Tuesday afternoon back in Djuma was equally successful, after a quiet afternoon, we found Hukumuri, sporting a rather round and well-fed belly. We followed him as he deliberately made his way toward Vuyatela watering hole, scent-marking as he went. After an enormous drink, Hukumuri proceeded to lead us back west to where he had secreted an impala ram.  

The following morning – Wednesday – Hukumuri was aroused by the commotion of running feet, and he was disturbed by two hyena intent on stealing his prize. He lost the carcass once before reclaiming it. This resulted in the hyena calling in reinforcements, sending Hukumuri scuttling ungraciously up onto a fallen tree with a host of hyena snapping at his tail and ankles.



In the afternoon the cheetah family from the north returned. They certainly know how to make an entrance, killing an impala ram right in front of room five of Galago Lodge, a spectacle for the guests there indeed. Not long after vultures were attracted from all around, which in turn attracted some hyena. But the cheetah stood strong. What was so interesting about this sighting was the fact that the cheetah warded off the attention of several hyena before eventually succumbing to their numbers after nightfall.



The same evening the raucous cackling of the hyena feasting over the remains of the cheetah kill could well have been the cause of the arrival of the Nkuhuma Pride. Although the tracks and signs of the bush indicated that there was possibly a showdown between the Styx Pride and the Nkuhuma Pride, somewhere west of Galago watering hole. Remains of a young zebra and wildebeest were found in the area and tracks lead us to the Nkuhumas not far away, sporting very empty bellies.  
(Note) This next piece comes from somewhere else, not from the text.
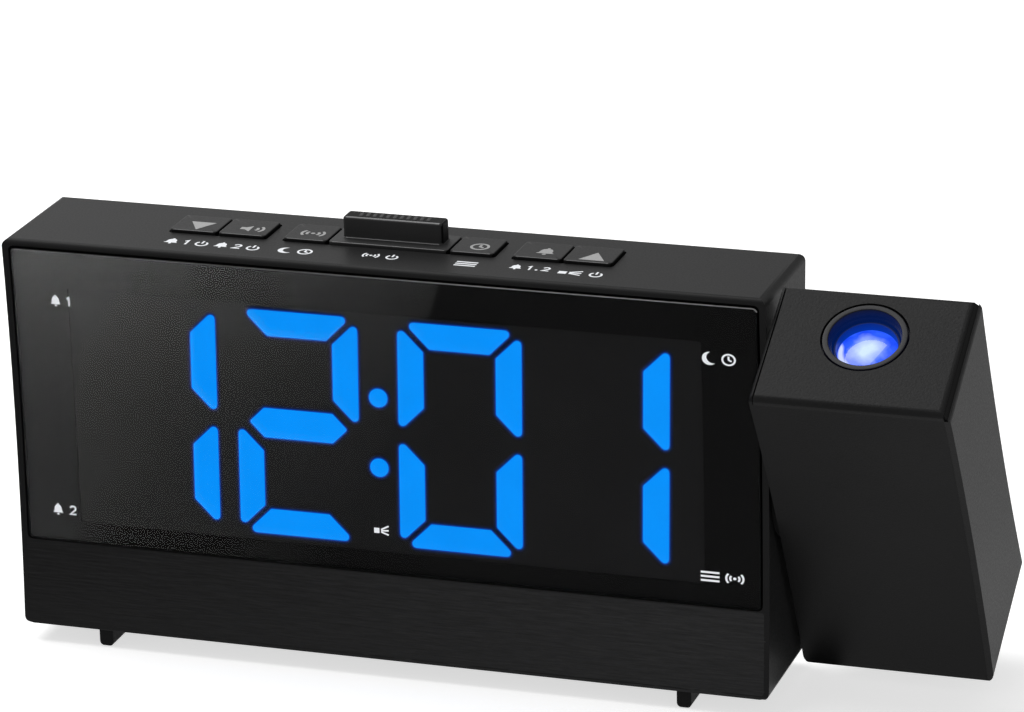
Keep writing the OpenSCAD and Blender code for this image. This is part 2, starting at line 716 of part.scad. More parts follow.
module speaker_frame() color(steel) at(speaker_u, speaker_seat, speaker_v) rotate([90, 0, 0]) {
    r = speaker_d / 2;
    difference() {
        union() {
            cylinder(r = r, h = speaker_flange_t);
            translate([0, 0, speaker_flange_t - 0.01]) cylinder(r1 = r - 2.6, r2 = r * 0.55, h = 4.6);
        }
        translate([0, 0, -eps]) cylinder(r = r - 3.4, h = speaker_flange_t + eps);
        translate([0, 0, speaker_flange_t - 0.02]) cylinder(r1 = r - 3.4, r2 = r * 0.5, h = 3.8);
    }
}
module speaker_magnet() color(steel) at(speaker_u, speaker_seat - speaker_flange_t - 4.59, speaker_v)
    rotate([90, 0, 0]) cylinder(r = speaker_d * 0.3, h = 5);
module speaker_cone() color(rubber_black) at(speaker_u, speaker_seat, speaker_v) rotate([90, 0, 0]) {
    r = speaker_d / 2 - 3.4;
    difference() {
        cylinder(r1 = r, r2 = r * 0.45, h = 3.4);
        translate([0, 0, -0.5]) cylinder(r1 = r, r2 = r * 0.45, h = 3.4);
    }
    intersection() {
        translate([0, 0, 6.2]) sphere(r = r * 0.5);
        translate([0, 0, 1.6]) cylinder(r = r * 0.47, h = 1.6);
    }
}

module dc_jack() color(case_black) difference() {
    union() {
        block([jack_u - 4.5, jack_u + 4.5], [board_back, yb - case_sag - cover_t - 0.4],
            [socket_v - 5, socket_v + 5]);
        at(jack_u, board_back, socket_v) rod_y(jack_nose_r, socket_face - board_back);
    }
    at(jack_u, socket_face - jack_depth, socket_v) difference() {
        rod_y(socket_bore / 2, jack_depth + eps);
        rod_y(socket_pin / 2, jack_depth - 0.9);
    }
}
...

The cheetah family moved back and forth in the early dawn, no doubt in response to the newly arriving Nkuhuma and/or Styx prides. David managed to spend some quality time with them as they played and enjoyed the early morning sunshine.  
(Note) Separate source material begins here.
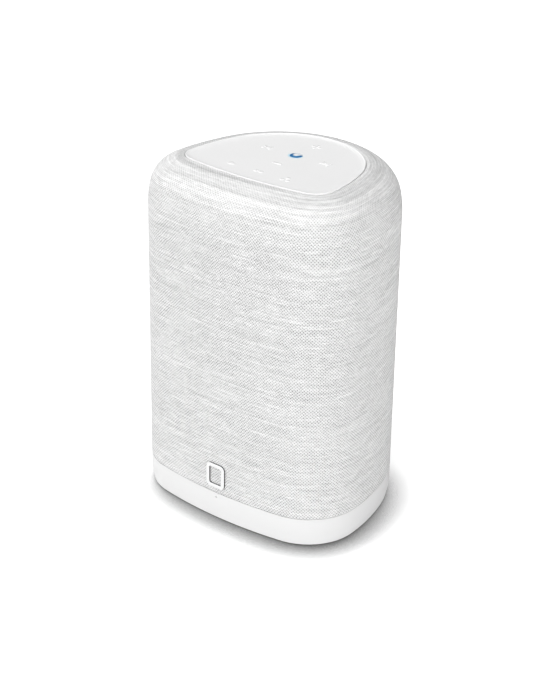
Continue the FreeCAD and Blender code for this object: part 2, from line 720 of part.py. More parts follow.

In the afternoon Tayla spent some time with the hungry Nkuhumas, following them as they rose early before they departing Djuma to the west.



The Cheetah family seems to be enjoying Djuma this week with the bright nights as Tayla found them again on Friday morning in the open area of Sandy Patch to the west. They were youngsters full of energy practising their takedown tactics.
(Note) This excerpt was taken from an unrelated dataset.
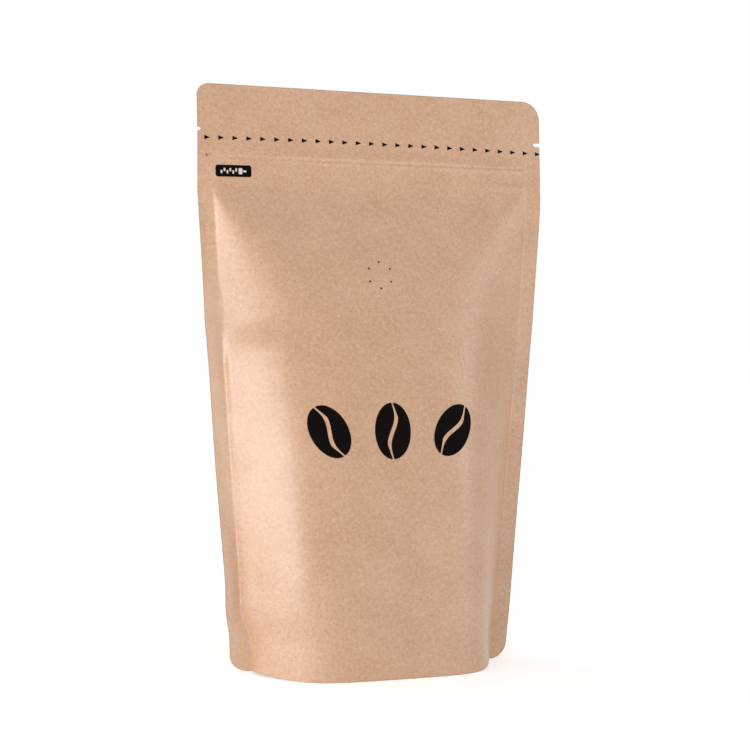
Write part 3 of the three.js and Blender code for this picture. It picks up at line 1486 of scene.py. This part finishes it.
@dataclass(frozen=True)
class PrintedInk:
    """Flexographic ink on kraft: thin, so the paper's grain breaks its colour a little.

    The grain is drawn coarser than the real one, to show. The painted shade in a pinhole is made
    alike.
    """

    name: str
    colour: str
    worn: str
    sheet_height: float
    roughness: float = 0.65
    specular: float = 0.05
    grain_mm: float = 0.7
    worn_mask: tuple[float, float] = (0.45, 0.8)
    bump_strength: float = 0.4
    bump_mm: float = 0.02

    def make(self) -> Material:
        """Builds the material.

        Returns:
            The ink.
        """
        material, tree, shader = new_finish(self.name)
        film = add_node(tree, "ShaderNodeUVMap", uv_map=FILM_MAP).outputs["UV"]
        size = {"Scale": self.sheet_height / self.grain_mm, "Detail": 2.0}
        grain = add_node(tree, "ShaderNodeTexNoise", size, {"Vector": film}).outputs["Fac"]
        thin = add_node(tree, "ShaderNodeMapRange", ends(self.worn_mask), {"Value": grain})
        colours = {"A": linear_colour(self.colour), "B": linear_colour(self.worn)}
        share = {"Factor": thin.outputs["Result"]}
        mix = add_node(tree, "ShaderNodeMix", colours, share, data_type="RGBA")
        relief = {"Strength": self.bump_strength, "Distance": self.bump_mm * MM}
        bump = add_node(tree, "ShaderNodeBump", relief, {"Height": grain})
        values = {"Roughness": self.roughness, "Specular IOR Level": self.specular}
        links = {"Base Color": mix.outputs["Result"], "Normal": bump.outputs["Normal"]}
        feed(tree, shader, values, links)
        return material


# ---- Studio ----


def away(azimuth: float, elevation: float) -> Array:
    """Unit way from the pouch: azimuth 0 is straight in front and grows towards +X.

    Args:
        azimuth: Angle round the pouch, in radians.
        elevation: Angle above the floor, in radians.

    Returns:
        The way, as (sin a cos e, -cos a cos e, sin e).
    """
    level = math.cos(elevation)
    return np.array([math.sin(azimuth) * level, -math.cos(azimuth) * level, math.sin(elevation)])


@dataclass(frozen=True)
class PhotoCamera:
    """The photograph's view, fitted to the pouch's outline in its 750 pixel frame.

    Lengths are in millimetres, but for the clip distances, and angles in radians.
    """

    turn: float = 0.3837
    distance: float = 795.6
    height: float = 148.07
    pitch: float = 0.026
    roll: float = -0.0083
    aside: float = 0.60
    focal_pixels: float = 1827.8
    frame_pixels: float = 750.0
    sensor: float = 36.0
    clip: tuple[float, float] = (0.02, 20.0)

    def build(self) -> Object:
        """Places the camera to the left of the front, level with the pouch's upper half.

        Returns:
            The camera's object, which the scene then uses.
        """
        look = Vector(-away(-self.turn, self.pitch))
        level = Vector((math.cos(self.turn), -math.sin(self.turn), 0.0))
        up = level.cross(look)
        right = level * math.cos(self.roll) - up * math.sin(self.roll)
        top = level * math.sin(self.roll) + up * math.cos(self.roll)
        data = bpy.data.cameras.new("photo_camera")
        data.sensor_width = self.sensor
        data.lens = self.focal_pixels / self.frame_pixels * self.sensor
        data.clip_start, data.clip_end = self.clip
        camera = linked("photo_camera", data)
        stand = away(-self.turn, 0.0) * self.distance + np.array([self.aside, 0.0, self.height])
        turned = Matrix((right, top, -look)).transposed().to_4x4()
        camera.matrix_world = Matrix.Translation(Vector(stand) * MM) @ turned
        bpy.context.scene.camera = camera
        return camera


@dataclass(frozen=True)
class SoftBox:
    """One large soft light, aimed at the pouch's middle; angles in degrees, lengths in metres."""

    name: str
    azimuth: float
    elevation: float
    distance: float
    width: float
    height: float
    power: float
    aim_height: float = 0.12

    def build(self) -> Object:
        """Places the light; azimuth 0 is straight in front, and turns towards +X.

        Returns:
            The light's object.
        """
        data = bpy.data.lights.new(self.name, "AREA")
        data.shape = "RECTANGLE"
        data.size = self.width
        data.size_y = self.height
        data.energy = self.power
        light = linked(self.name, data)
        way = Vector(away(math.radians(self.azimuth), math.radians(self.elevation)))
        light.location = Vector((0.0, 0.0, self.aim_height)) + way * self.distance
        light.rotation_euler = way.to_track_quat("Z", "Y").to_euler()
        return light


@dataclass(frozen=True)
class Studio:
    """A plain pale floor that glows softly, a dim room with a bright backdrop, and lights.

    Lengths are in metres and angles in degrees. The floor's glow grows from near to far
    over a band of distances. The room is dim in front and bright behind, and the backdrop's
    edges are cosines of the angle from its middle.
    """

    floor_half: float = 6.0
    floor_colour: str = "#F4F4F3"
    floor_roughness: float = 0.8
    glow: tuple[float, float] = (0.475, 0.72)
    glow_band: tuple[float, float] = (0.25, 0.8)
    room: tuple[float, float] = (0.395, 1.0)
    backdrop_azimuth: float = 21.6
    backdrop_edges: tuple[float, float] = (0.9, 0.957)
    lights: tuple[SoftBox, ...] = (
        SoftBox("left_low_softbox", -65.0, 0.0, 0.8, 0.7, 0.3, 3.2),
        SoftBox("left_side_softbox", -100.0, 0.0, 0.8, 0.7, 0.3, 1.6),
        SoftBox("left_rear_softbox", -140.0, 5.0, 1.1, 0.7, 1.1, 6.2),
        SoftBox("right_softbox", 52.0, 8.0, 1.1, 0.5, 1.1, 2.7),
        SoftBox("front_high_softbox", 0.0, 60.0, 1.1, 0.7, 0.7, 1.9),
    )

    def build_floor(self) -> Object:
        """Makes the floor as one large flat sheet with a faint glow of its own.

        Returns:
            The floor's object.
        """
        half = self.floor_half
        mesh = bpy.data.meshes.new("studio_floor")
        corners = [(-half, -half, 0), (half, -half, 0), (half, half, 0), (-half, half, 0)]
        mesh.from_pydata(corners, [], [(0, 1, 2, 3)])
        floor = linked("studio_floor", mesh)
        material, tree, shader = new_finish("painted_studio_floor")
        place = add_node(tree, "ShaderNodeTexCoord").outputs["Object"]
        out = add_node(tree, "ShaderNodeVectorMath", links={0: place}, operation="LENGTH")
        band = ends(self.glow_band, self.glow)
        glow = add_node(tree, "ShaderNodeMapRange", band, {"Value": out.outputs["Value"]})
        paint = linear_colour(self.floor_colour)
        values = {"Base Color": paint, "Emission Color": paint, "Roughness": self.floor_roughness}
        feed(tree, shader, values, {"Emission Strength": glow.outputs["Result"]})
        mesh.materials.append(material)
        return floor

    def build_room(self) -> bpy.types.World:
        """Makes the room's light: bright behind the pouch, dimmer on the camera's side.

        Returns:
            The world.
        """
        world = bpy.data.worlds.new("studio_room")
        world.use_nodes = True
        tree = world.node_tree
        tree.nodes.clear()
        look = {0: add_node(tree, "ShaderNodeTexCoord").outputs["Generated"]}
        towards = math.radians(self.backdrop_azimuth)
        behind = {1: (math.sin(towards), math.cos(towards), 0.0)}
        facing = add_node(tree, "ShaderNodeVectorMath", behind, look, operation="DOT_PRODUCT")
        edge = ends(self.backdrop_edges, self.room)
        light = add_node(tree, "ShaderNodeMapRange", edge, {"Value": facing.outputs["Value"]})
        white = {"Color": (1.0, 1.0, 1.0, 1.0)}
        strength = {"Strength": light.outputs["Result"]}
        room = add_node(tree, "ShaderNodeBackground", white, strength)
        add_node(tree, "ShaderNodeOutputWorld", links={"Surface": room.outputs[0]})
        bpy.context.scene.world = world
        return world

    def build(self) -> None:
        """Builds the floor, the room and the lights."""
        self.build_floor()
        self.build_room()
        for light in self.lights:
            light.build()
        bpy.context.scene.view_settings.view_transform = "Standard"


# ---- Assembly ----


@dataclass
class CoffeePouch:
    """The whole pouch: its film parts and its prints."""

    sizes: PouchSizes = PouchSizes()
    left: HalfShape = HalfShape()
    right: HalfShape = HalfShape(
        seal=7.1,
        top_radius=8.2,
        bottom_radius=7.1,
        notch_half=0.82,
        notch_depth=3.2,
        notch_power=4,
        ridge_body=38.3,
        ridge_top=72.6,
        ridge_ends=211.0,
        apex_softness=1.0,
        ridge_power=1.3,
        foot_shift=1.07,
        foot_softness=1.02,
        seal_growth=0.5,
        lift=0.0,
        wave_rise=0.31,
        wave_phase=5.03,
    )

    def build(self) -> None:
        """Builds every piece and dresses it, and hides the imported pouch part."""
        sizes = self.sizes
        left = FilledFilm(sizes, self.left)
        right = FilledFilm(sizes, self.right)
        front_relief = Relief(sizes, Cockle(seed=11))
        back_relief = Relief(sizes, Cockle(seed=23), valve_rise=0.0, tuck_side=1.0)
        front = Panel(sizes, left, right, front_relief, Side.FRONT)
        back = Panel(sizes, left, right, back_relief, Side.BACK)
        kraft = KraftLaminate(sizes.height).make()
        edge = CutEdge(sizes.height).make()
        for part in (front, back, Gusset(sizes, front, back)):
            piece = part.build()
            self._dress(piece, kraft, edge)
            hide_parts(NODE)
        black = PrintedInk("black_flexo_ink", "#0A0706", "#150F0C", sizes.height).make()
        pale = PrintedInk("pale_flexo_ink", "#D8CFC6", "#B9A693", sizes.height).make()
        brown = PrintedInk("brown_flexo_ink", "#A07A57", "#AE8862", sizes.height).make()
        # Painted shade for the pinholes: dark discs laid where the holes are.
        pinhole_shade = PrintedInk("pinhole_shadow", "#2A1B12", "#3A281B", sizes.height).make()
        pad = InkPad(front)
        badge = ClosureBadge(pad)
        prints = (
            (TearLine(pad).build, Slot.INK, black),
            (badge.build, Slot.INK, black),
            (badge.build_teeth, Slot.INK, pale),
            (BeanRow(pad).build, Slot.INK, black),
            (EyeMark(pad).build, Slot.INK, brown),
            (ValvePinholes(pad).build, Slot.KRAFT, pinhole_shade),
        )
        for build, slot, ink in prints:
            self._dress(build(), ink, ink)

    def _dress(self, piece: Object, face: Material, edge: Material) -> None:
        """Gives a piece its finishes and body.

        Args:
            piece: The finished piece.
            face: The material of its faces.
            edge: The material of its cut edge.
        """
        piece.data.materials.append(face)
        piece.data.materials.append(edge)
        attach(piece, BODY)
        log.info("%s: %d faces", piece.name, len(piece.data.polygons))


def main() -> None:
    """Builds the camera, the studio and the pouch."""
    logging.basicConfig(level=logging.INFO, format="%(name)s: %(message)s")
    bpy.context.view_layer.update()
    PhotoCamera().build()
    Studio().build()
    CoffeePouch().build()


if __name__ == "__main__":
    main()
On Saturday morning rasping territorial calls guided Ralph to the position of Tingana, moving south once again from Vuyatela watering hole. Tingana heard distress calls in the distance and moved to investigate. It didn’t take him long to lose interest. The reason being that the Nkuhuma Pride was back and they had killed possibly two warthogs between them. We caught up with the pride as they squabbled for the remains of a warthogs head. The need to drink however drove the pride westward toward the familiar Mwalmati river system. They lapped up some very muddy water before crossing the river west toward Nchela Pan. The wind picked up strongly at this stage coming from the north. The opportunistic hunters had their eyes on some impala until an large unsuspecting boar stumbled right into the midst of the pride, not yet satisfied with their Saturday pork, the Nkuhuma Pride savagely ate the warthog while it was still alive.